Select Committee on Environmental Audit Seventh Report


Scope and impact of the reforms

ECGD's portfolio

19. Aerospace and defence projects are typically associated with high environmental and developmental impacts.[17] In the civil sector, a high proportion of ECGD's support goes to large industrial and infrastructural projects in developing countries, such as power plants, large dams, mining projects, road development and oil pipelines, all of which can have significant social and environmental impacts.

20. The balance of ECGD's portfolio, with over half in aerospace and defence, has remained the same despite the introduction of its Business Principles and case impact screening procedures. The Corner House, a research and advocacy group working in the fields of human rights, the environment and development, told us

"a comparison of the support provided by ECGD prior to the adoption of its Business Principles and post adoption reveals no substantive change in the sectors supported or in the percentage breakdown of support by sector" and that ECGD's portfolio remains dominated by unsustainable projects and sectors.[18]

Proportion of ECGD support by sector
1999/2000 2001/2002
Aerospace22% 24%
Defence31% 29%
Civil47% 47%

Defence and aerospace

21. In part this consistency may be explained by the fact that applications for support for aerospace and some defence-related projects are exempt from ECGD's impact assessment procedures. ECGD told us that

"aerospace applications are not screened as all UK manufactured aircraft or components comply with international environmental and safety standards. Sharp-arms are screened by the DTI export licensing system. ECGD is not party to this process but will only support export for which a valid export licence has been granted".[19]

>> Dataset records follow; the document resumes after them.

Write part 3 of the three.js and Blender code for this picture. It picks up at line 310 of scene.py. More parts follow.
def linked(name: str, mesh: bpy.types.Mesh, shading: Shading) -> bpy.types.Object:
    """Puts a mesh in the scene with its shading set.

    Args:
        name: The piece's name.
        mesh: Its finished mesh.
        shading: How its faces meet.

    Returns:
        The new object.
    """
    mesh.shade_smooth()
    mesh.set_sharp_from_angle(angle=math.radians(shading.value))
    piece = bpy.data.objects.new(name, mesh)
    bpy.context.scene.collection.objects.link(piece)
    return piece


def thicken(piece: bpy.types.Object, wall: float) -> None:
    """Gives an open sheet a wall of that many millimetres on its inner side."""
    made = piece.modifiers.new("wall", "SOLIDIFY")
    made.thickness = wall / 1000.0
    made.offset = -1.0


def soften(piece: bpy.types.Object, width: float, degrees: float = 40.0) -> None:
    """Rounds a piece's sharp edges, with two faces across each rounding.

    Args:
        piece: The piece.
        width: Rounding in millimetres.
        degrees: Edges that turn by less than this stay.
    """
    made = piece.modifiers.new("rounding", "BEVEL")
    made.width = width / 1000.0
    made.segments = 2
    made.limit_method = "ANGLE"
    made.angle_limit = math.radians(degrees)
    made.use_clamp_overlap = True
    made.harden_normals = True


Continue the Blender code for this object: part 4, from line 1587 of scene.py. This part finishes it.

22. ECGD will not provide cover for such projects unless an export licence has been issued by the Department of Trade and Industry in consultation with other departments as appropriate. The export licensing procedures used by the DTI have been significantly tightened since 1997 and now include scrutiny for human rights, environmental and other concerns. It would be pointless for ECGD to duplicate work that has already been undertaken by another branch of Government, provided that the criteria used are broadly consistent. We are concerned, however, that ECGD are apparently unaware of the extent of environmental screening performed by the DTI's export control organisation.[20] We recommend that ECGD ensure that the sustainable development impact screening performed by the DTI's Export Control Organisation for sharp-arms defence exports is at least as rigorous as those which it uses for civil projects.

23. Excluding applications for support for exports of aircraft and aircraft components is less justified. All aircraft and aircraft components manufactured in the UK comply with agreed EU and US environmental and safety standards and the international standards and noise and emissions set by the International Civil Aviation Organisation. ECGD argue that this makes "environmental screening on a case by case basis by ECGD unnecessary".[21] Such adherence however reveals nothing of the social, developmental or human rights consequences that such exports may have in the buyer country nor about the effect they may have on the local or regional economy - issues that would be covered by ECGDs existing case impact screening. We note the Government's rejection of the Trade and Industry Committee's recommendation in 2000 that aerospace projects be covered but find its grounds for doing so unpersuasive.[22] We recommend that ECGD bring all aerospace-related applications within its impact screening processes.

Transparency

24. ECGD's mission statement notes that transparency is important to maintain public confidence and to demonstrate accountability. Its Business Principles commit ECGD to being as open as possible and some steps have been made to implement this. ECGD's Annual Report now includes a chapter on sustainable development. The minutes of the ECGD Advisory Group are published on ECGD's website and a transparency working group has been established.[23]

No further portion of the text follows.